Problem requirements :: Copy out all of the material exactly.
◇ ◇ ◇
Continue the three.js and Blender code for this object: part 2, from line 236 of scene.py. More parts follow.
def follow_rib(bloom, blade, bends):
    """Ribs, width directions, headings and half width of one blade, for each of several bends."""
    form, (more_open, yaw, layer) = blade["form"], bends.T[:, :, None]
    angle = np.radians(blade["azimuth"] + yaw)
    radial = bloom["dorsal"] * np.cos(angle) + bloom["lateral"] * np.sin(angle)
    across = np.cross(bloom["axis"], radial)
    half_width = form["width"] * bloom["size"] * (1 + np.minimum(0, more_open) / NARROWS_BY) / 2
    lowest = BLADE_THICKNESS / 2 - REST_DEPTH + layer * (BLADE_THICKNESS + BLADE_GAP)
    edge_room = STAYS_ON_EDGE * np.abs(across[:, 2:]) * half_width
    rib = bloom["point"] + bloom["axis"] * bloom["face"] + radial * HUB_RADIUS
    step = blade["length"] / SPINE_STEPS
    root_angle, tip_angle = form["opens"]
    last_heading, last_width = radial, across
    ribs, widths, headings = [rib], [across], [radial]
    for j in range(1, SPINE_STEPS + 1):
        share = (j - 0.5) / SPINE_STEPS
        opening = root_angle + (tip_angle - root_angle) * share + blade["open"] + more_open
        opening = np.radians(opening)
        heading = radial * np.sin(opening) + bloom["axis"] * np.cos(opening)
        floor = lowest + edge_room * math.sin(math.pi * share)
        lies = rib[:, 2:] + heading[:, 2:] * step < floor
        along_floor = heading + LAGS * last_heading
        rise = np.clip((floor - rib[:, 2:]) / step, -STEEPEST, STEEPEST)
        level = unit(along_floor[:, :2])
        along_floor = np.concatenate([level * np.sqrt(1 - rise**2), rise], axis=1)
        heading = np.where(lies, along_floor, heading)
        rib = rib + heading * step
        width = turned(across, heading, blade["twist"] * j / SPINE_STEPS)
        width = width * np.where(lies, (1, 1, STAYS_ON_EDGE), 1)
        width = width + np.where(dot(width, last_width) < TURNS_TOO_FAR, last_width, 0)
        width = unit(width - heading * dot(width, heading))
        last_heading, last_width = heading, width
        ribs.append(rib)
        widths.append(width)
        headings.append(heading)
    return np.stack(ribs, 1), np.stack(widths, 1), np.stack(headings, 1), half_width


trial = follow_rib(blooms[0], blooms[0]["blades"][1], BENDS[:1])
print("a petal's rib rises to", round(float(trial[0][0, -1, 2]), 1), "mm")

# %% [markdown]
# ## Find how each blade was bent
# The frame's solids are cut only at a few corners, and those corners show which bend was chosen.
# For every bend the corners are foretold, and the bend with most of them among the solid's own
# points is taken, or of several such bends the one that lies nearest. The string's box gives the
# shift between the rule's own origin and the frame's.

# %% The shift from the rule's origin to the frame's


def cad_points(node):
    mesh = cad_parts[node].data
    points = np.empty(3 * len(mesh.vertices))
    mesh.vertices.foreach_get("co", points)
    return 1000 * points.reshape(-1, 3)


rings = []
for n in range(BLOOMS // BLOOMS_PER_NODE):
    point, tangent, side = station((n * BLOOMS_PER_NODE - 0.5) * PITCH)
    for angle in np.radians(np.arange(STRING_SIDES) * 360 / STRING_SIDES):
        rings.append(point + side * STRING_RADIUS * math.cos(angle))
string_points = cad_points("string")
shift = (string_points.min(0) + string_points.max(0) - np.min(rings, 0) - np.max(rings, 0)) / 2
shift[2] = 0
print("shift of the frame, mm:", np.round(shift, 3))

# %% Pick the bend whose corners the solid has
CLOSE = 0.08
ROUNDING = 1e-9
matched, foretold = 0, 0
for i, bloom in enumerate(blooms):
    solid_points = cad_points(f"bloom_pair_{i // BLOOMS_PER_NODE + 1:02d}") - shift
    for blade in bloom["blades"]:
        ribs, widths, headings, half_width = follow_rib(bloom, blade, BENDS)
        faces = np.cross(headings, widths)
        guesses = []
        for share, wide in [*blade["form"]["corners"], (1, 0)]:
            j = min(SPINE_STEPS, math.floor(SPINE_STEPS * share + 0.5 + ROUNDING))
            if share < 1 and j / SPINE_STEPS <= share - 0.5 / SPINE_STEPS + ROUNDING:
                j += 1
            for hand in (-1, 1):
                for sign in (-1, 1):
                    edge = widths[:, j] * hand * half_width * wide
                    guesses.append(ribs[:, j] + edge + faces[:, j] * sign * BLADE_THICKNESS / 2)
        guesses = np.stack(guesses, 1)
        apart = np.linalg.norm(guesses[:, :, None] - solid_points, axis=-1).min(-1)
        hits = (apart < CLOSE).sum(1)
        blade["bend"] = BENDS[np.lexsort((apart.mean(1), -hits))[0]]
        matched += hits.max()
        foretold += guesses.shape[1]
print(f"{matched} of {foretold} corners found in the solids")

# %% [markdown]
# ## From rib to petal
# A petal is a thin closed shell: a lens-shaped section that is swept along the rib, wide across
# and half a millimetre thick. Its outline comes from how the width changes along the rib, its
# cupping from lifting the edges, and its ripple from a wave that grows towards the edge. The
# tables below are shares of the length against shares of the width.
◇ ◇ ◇
The solution ::
Continue the three.js and Blender code for this object: part 2, from line 236 of scene.py. More parts follow.
def follow_rib(bloom, blade, bends):
    """Ribs, width directions, headings and half width of one blade, for each of several bends."""
    form, (more_open, yaw, layer) = blade["form"], bends.T[:, :, None]
    angle = np.radians(blade["azimuth"] + yaw)
    radial = bloom["dorsal"] * np.cos(angle) + bloom["lateral"] * np.sin(angle)
    across = np.cross(bloom["axis"], radial)
    half_width = form["width"] * bloom["size"] * (1 + np.minimum(0, more_open) / NARROWS_BY) / 2
    lowest = BLADE_THICKNESS / 2 - REST_DEPTH + layer * (BLADE_THICKNESS + BLADE_GAP)
    edge_room = STAYS_ON_EDGE * np.abs(across[:, 2:]) * half_width
    rib = bloom["point"] + bloom["axis"] * bloom["face"] + radial * HUB_RADIUS
    step = blade["length"] / SPINE_STEPS
    root_angle, tip_angle = form["opens"]
    last_heading, last_width = radial, across
    ribs, widths, headings = [rib], [across], [radial]
    for j in range(1, SPINE_STEPS + 1):
        share = (j - 0.5) / SPINE_STEPS
        opening = root_angle + (tip_angle - root_angle) * share + blade["open"] + more_open
        opening = np.radians(opening)
        heading = radial * np.sin(opening) + bloom["axis"] * np.cos(opening)
        floor = lowest + edge_room * math.sin(math.pi * share)
        lies = rib[:, 2:] + heading[:, 2:] * step < floor
        along_floor = heading + LAGS * last_heading
        rise = np.clip((floor - rib[:, 2:]) / step, -STEEPEST, STEEPEST)
        level = unit(along_floor[:, :2])
        along_floor = np.concatenate([level * np.sqrt(1 - rise**2), rise], axis=1)
        heading = np.where(lies, along_floor, heading)
        rib = rib + heading * step
        width = turned(across, heading, blade["twist"] * j / SPINE_STEPS)
        width = width * np.where(lies, (1, 1, STAYS_ON_EDGE), 1)
        width = width + np.where(dot(width, last_width) < TURNS_TOO_FAR, last_width, 0)
        width = unit(width - heading * dot(width, heading))
        last_heading, last_width = heading, width
        ribs.append(rib)
        widths.append(width)
        headings.append(heading)
    return np.stack(ribs, 1), np.stack(widths, 1), np.stack(headings, 1), half_width


trial = follow_rib(blooms[0], blooms[0]["blades"][1], BENDS[:1])
print("a petal's rib rises to", round(float(trial[0][0, -1, 2]), 1), "mm")

# %% [markdown]
# ## Find how each blade was bent
# The frame's solids are cut only at a few corners, and those corners show which bend was chosen.
# For every bend the corners are foretold, and the bend with most of them among the solid's own
# points is taken, or of several such bends the one that lies nearest. The string's box gives the
# shift between the rule's own origin and the frame's.

# %% The shift from the rule's origin to the frame's


def cad_points(node):
    mesh = cad_parts[node].data
    points = np.empty(3 * len(mesh.vertices))
    mesh.vertices.foreach_get("co", points)
    return 1000 * points.reshape(-1, 3)


rings = []
for n in range(BLOOMS // BLOOMS_PER_NODE):
    point, tangent, side = station((n * BLOOMS_PER_NODE - 0.5) * PITCH)
    for angle in np.radians(np.arange(STRING_SIDES) * 360 / STRING_SIDES):
        rings.append(point + side * STRING_RADIUS * math.cos(angle))
string_points = cad_points("string")
shift = (string_points.min(0) + string_points.max(0) - np.min(rings, 0) - np.max(rings, 0)) / 2
shift[2] = 0
print("shift of the frame, mm:", np.round(shift, 3))

# %% Pick the bend whose corners the solid has
CLOSE = 0.08
ROUNDING = 1e-9
matched, foretold = 0, 0
for i, bloom in enumerate(blooms):
    solid_points = cad_points(f"bloom_pair_{i // BLOOMS_PER_NODE + 1:02d}") - shift
    for blade in bloom["blades"]:
        ribs, widths, headings, half_width = follow_rib(bloom, blade, BENDS)
        faces = np.cross(headings, widths)
        guesses = []
        for share, wide in [*blade["form"]["corners"], (1, 0)]:
            j = min(SPINE_STEPS, math.floor(SPINE_STEPS * share + 0.5 + ROUNDING))
            if share < 1 and j / SPINE_STEPS <= share - 0.5 / SPINE_STEPS + ROUNDING:
                j += 1
            for hand in (-1, 1):
                for sign in (-1, 1):
                    edge = widths[:, j] * hand * half_width * wide
                    guesses.append(ribs[:, j] + edge + faces[:, j] * sign * BLADE_THICKNESS / 2)
        guesses = np.stack(guesses, 1)
        apart = np.linalg.norm(guesses[:, :, None] - solid_points, axis=-1).min(-1)
        hits = (apart < CLOSE).sum(1)
        blade["bend"] = BENDS[np.lexsort((apart.mean(1), -hits))[0]]
        matched += hits.max()
        foretold += guesses.shape[1]
print(f"{matched} of {foretold} corners found in the solids")

# %% [markdown]
# ## From rib to petal
# A petal is a thin closed shell: a lens-shaped section that is swept along the rib, wide across
# and half a millimetre thick. Its outline comes from how the width changes along the rib, its
# cupping from lifting the edges, and its ripple from a wave that grows towards the edge. The
# tables below are shares of the length against shares of the width.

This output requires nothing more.